** start Stored data **

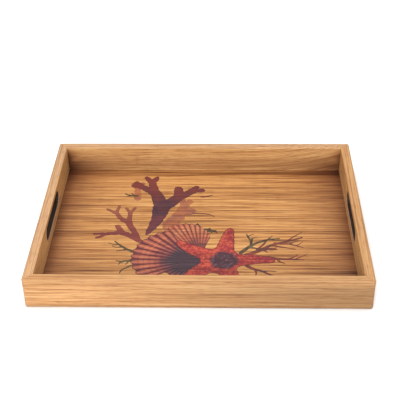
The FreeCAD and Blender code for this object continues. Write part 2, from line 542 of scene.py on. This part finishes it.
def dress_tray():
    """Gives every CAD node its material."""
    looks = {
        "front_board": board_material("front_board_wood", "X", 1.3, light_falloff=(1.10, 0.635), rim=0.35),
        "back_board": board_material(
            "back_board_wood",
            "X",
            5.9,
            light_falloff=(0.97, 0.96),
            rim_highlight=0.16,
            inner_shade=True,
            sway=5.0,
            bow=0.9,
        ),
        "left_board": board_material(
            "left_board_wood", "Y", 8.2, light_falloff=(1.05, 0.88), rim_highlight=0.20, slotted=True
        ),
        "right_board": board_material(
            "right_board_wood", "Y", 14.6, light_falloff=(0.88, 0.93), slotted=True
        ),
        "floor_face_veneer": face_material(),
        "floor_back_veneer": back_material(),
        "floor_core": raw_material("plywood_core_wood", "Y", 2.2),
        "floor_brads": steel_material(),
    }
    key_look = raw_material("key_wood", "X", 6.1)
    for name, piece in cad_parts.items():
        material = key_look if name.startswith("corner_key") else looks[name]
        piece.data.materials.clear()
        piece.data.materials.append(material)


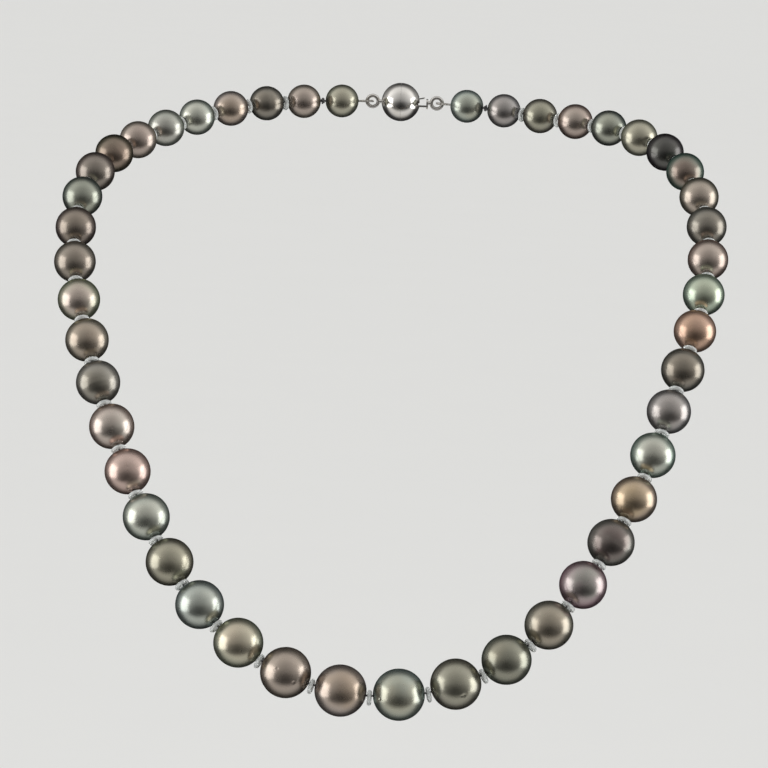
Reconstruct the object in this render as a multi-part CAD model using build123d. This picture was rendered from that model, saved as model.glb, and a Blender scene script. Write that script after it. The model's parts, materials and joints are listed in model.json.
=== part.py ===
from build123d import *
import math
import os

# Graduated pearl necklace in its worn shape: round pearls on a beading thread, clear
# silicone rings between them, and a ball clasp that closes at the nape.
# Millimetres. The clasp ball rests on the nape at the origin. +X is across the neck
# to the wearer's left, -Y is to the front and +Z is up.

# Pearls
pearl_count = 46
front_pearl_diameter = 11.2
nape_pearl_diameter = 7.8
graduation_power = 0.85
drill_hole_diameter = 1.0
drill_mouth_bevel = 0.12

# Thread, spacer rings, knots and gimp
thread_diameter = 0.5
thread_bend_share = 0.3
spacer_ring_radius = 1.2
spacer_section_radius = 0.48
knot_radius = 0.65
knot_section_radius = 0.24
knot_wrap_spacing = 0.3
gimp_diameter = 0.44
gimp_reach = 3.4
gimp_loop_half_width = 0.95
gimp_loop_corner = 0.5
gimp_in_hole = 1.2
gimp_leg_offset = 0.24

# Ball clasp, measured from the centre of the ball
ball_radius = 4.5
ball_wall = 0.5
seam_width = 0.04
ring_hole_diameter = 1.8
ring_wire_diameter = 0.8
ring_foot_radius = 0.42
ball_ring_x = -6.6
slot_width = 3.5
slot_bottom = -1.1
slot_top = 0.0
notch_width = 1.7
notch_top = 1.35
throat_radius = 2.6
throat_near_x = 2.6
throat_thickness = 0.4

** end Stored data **
** start Stored data **

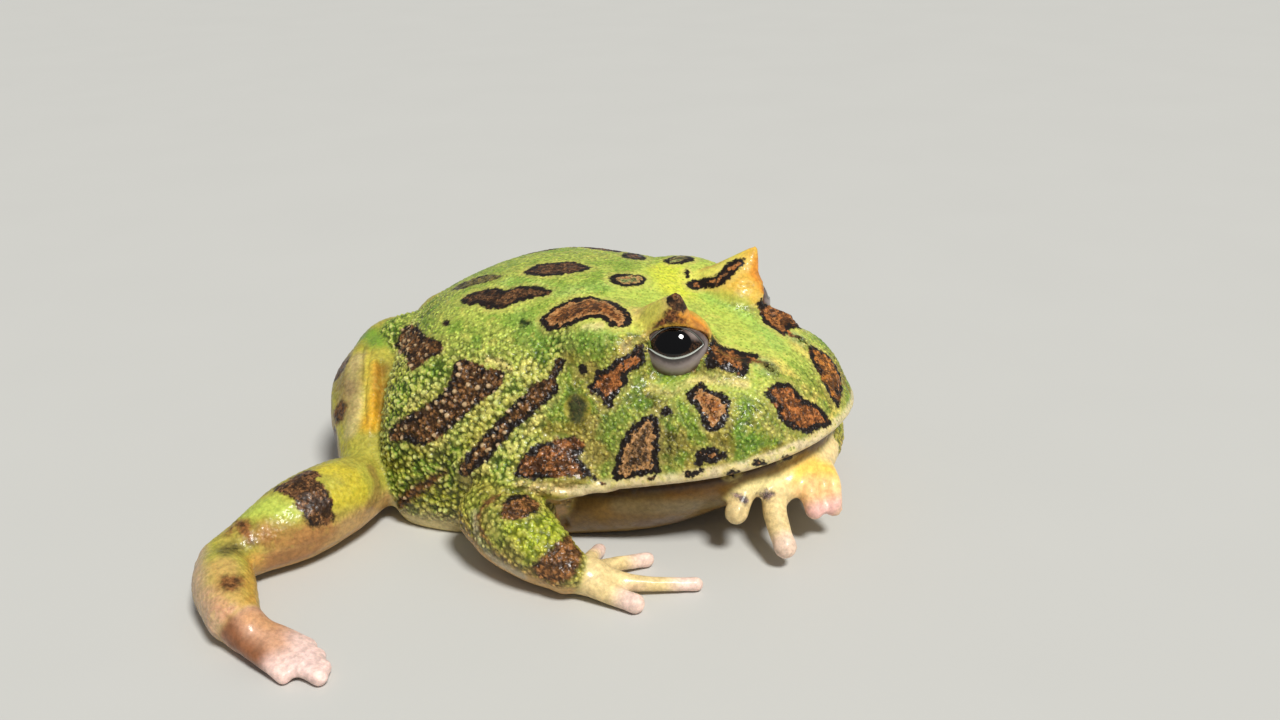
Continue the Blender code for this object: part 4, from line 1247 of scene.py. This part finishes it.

** end Stored data **

§ What you are asked to do
Check each line above for "Write" and return the ones that have it.

§ Task answer
The FreeCAD and Blender code for this object continues. Write part 2, from line 542 of scene.py on. This part finishes it.
Reconstruct the object in this render as a multi-part CAD model using build123d. This picture was rendered from that model, saved as model.glb, and a Blender scene script. Write that script after it. The model's parts, materials and joints are listed in model.json.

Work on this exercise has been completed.